Here's a corrected version of the stream which works no problem in gzip.
Yea, I wouldn't rely on the duuh.gz. But what you said should work, if you your code matches your statement.
The problem seems to be your "minus 10 bytes..." file. It still has the erroneousness "2027" hex. There's only one occurrence of this, it needs to be "0027" in hex. Then the adler32() matches the compressstring strData, 6 adler32. I used winrar's valid output to reencode the stream(lvl 6 compression), to ensure the adler32 matched.
But the 20F6 and 2039 hex bytes need to be spaces. Just the space in the 'middle' of the stream("2027"->"0027") needs to be a null. And, again, I'm not sure how this should be handled, as to me it appears inconsistent. The bytes around the space don't seem to signify any reason for that particular space to be converted to a null. Perhaps a raw Winsock connection would get the data properly.
You'll also need to change:
MsgBox decompressString(strData, 248)
To use the last 4 bytes of the gzip stream(which should have the &H20's also converted to nulls), instead of 248.
Last edited by FireXtol; May 2nd, 2010 at 11:14 PM.

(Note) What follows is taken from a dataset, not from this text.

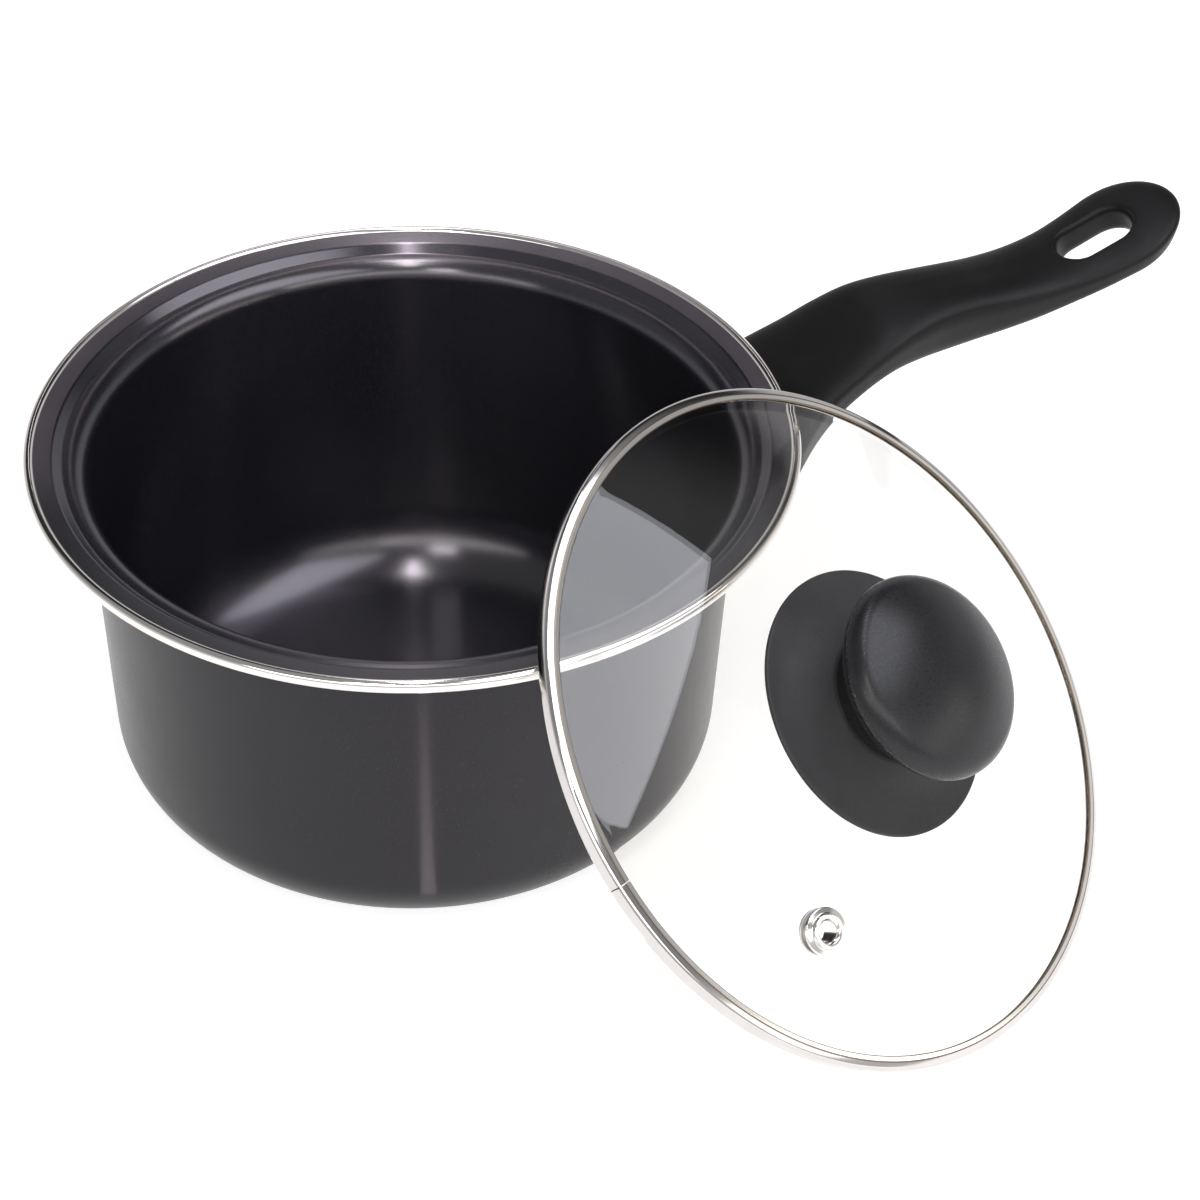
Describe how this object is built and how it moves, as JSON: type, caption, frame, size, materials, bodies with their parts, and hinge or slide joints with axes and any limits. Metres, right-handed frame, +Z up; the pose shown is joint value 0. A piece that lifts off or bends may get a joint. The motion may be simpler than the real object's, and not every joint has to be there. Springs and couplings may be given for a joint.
{
  "type": "saucepan with glass lid",
  "caption": "Dark non-stick saucepan with a stepped rim, one moulded side handle with a hanging slot, and a domed glass lid with a steam vent leaning on it.",
  "frame": {"origin": "centre of the flat underside of the pan, on the table", "axes": "+X runs from the pan axis out along the handle, +Z up along the pan axis; the lid leans on the rim on the -Y side"},
  "size_m": [0.2932, 0.2501, 0.1139],
  "materials": {
    "nonstick_shell": "satin non-stick coating on pressed steel",
    "bright_steel": "polished stainless steel",
    "plain_steel": "plain zinc-plated steel",
    "phenolic": "matte black phenolic moulding",
    "clear_glass": "clear toughened glass",
    "brass": "turned",
    "silicone": "grey silicone"
  },
  "bodies": {
    "pan": {"pan_shell": "nonstick_shell", "pan_lip": "nonstick_shell", "rim_ring": "bright_steel", "handle_bracket": "plain_steel", "handle": "phenolic", "handle_screw": "plain_steel", "handle_washer": "plain_steel"},
    "lid": {"lid_glass": "clear_glass", "lid_band": "bright_steel", "vent_eyelet": "bright_steel", "vent_back_ring": "plain_steel", "knob_skirt": "phenolic", "knob_head": "phenolic", "knob_insert": "brass", "knob_screw": "plain_steel", "knob_washer": "plain_steel", "gasket_upper": "silicone", "gasket_lower": "silicone"}
  },
  "joints": [
    {"name": "lid_lift", "type": "slide", "parent": "pan", "child": "lid", "axis": [0, 0, 1], "range_m": [0, 0.25]}
  ]
}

The problem here is that response.txt was at some point handled with a regular text editor and/or copied in text mode to clipboard. This resulted in invalid data in the binary data. There is no point in correcting this manually, it will be better to get a new raw unmodified response data. In future it makes no sense to try guessing how to change &H20 -> &H00 now that we have a corrected the sample so that we can help.
Anyway, here is a more complete project that uses GZIP.DLL to do the decompression. I have corrected the response.txt – also note that I'm filling the string as a direct byte copy via byte array file read, if you get the HTTP response as a string in VB it may be better to change that to byte array to reduce unnecessary data conversion (ANSI <-> Unicode).
WARNING! This attachment contains GZIP.DLL – this means you download and execute the code of that library at your own risk. My own antivirus didn't say anything about it, but it is a random download off the web. I'm only providing it here as a convenience.
FireXtol, sorry I wasted your time with the invalid data in the response.txt file. I wasn't aware that copying the data to a text file would corrupt it
It expects binary data. You're apparently providing a regular VB6 string that holds binary data as characters (= most often 1 byte becomes one character ie. 2 bytes, but varies depending on locale).